-- begin --
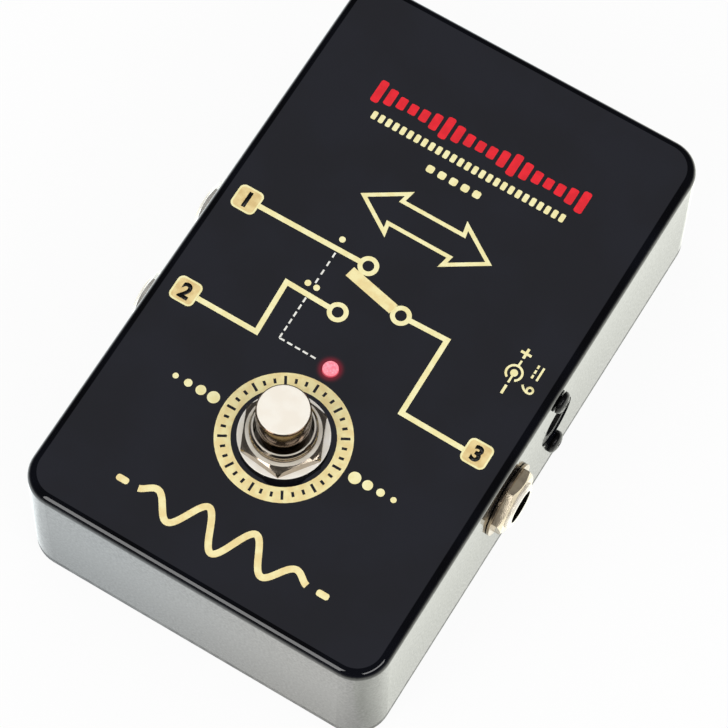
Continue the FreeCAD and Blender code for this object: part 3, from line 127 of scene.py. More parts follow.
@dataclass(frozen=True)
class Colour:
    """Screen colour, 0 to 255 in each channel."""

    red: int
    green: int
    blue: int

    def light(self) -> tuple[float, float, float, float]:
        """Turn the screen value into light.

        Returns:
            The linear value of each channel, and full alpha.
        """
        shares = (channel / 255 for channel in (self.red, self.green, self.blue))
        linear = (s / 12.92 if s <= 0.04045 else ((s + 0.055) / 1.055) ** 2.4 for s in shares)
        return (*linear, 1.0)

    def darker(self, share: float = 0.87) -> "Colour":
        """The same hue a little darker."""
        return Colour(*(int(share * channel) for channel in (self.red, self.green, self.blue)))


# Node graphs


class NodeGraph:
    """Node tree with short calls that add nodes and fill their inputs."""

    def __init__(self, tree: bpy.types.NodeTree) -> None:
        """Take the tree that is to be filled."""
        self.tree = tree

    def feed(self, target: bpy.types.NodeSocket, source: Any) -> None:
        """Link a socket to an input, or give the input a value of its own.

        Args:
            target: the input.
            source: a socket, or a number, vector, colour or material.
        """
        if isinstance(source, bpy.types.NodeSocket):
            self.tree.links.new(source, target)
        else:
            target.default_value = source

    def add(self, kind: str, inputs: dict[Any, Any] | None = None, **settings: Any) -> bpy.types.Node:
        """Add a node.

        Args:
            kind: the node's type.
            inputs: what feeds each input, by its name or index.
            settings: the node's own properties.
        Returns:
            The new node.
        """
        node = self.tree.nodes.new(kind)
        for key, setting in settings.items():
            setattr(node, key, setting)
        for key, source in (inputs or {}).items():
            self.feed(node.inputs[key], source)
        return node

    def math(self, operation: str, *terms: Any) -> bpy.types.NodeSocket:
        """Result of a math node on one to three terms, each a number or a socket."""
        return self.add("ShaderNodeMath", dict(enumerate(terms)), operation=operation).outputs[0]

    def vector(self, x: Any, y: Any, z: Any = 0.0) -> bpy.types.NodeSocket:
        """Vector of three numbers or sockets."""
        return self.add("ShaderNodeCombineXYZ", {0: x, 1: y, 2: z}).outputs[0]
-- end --
• Written task:
Write out, exactly and with nothing else, the lines of the listing above from its first line through the line with "value into light.".

• Solution:
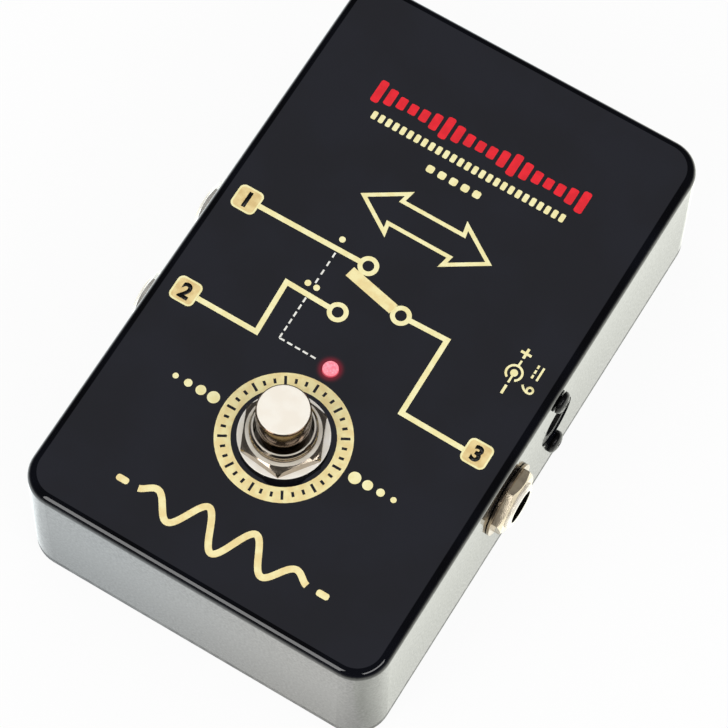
Continue the FreeCAD and Blender code for this object: part 3, from line 127 of scene.py. More parts follow.
@dataclass(frozen=True)
class Colour:
    """Screen colour, 0 to 255 in each channel."""

    red: int
    green: int
    blue: int

    def light(self) -> tuple[float, float, float, float]:
        """Turn the screen value into light.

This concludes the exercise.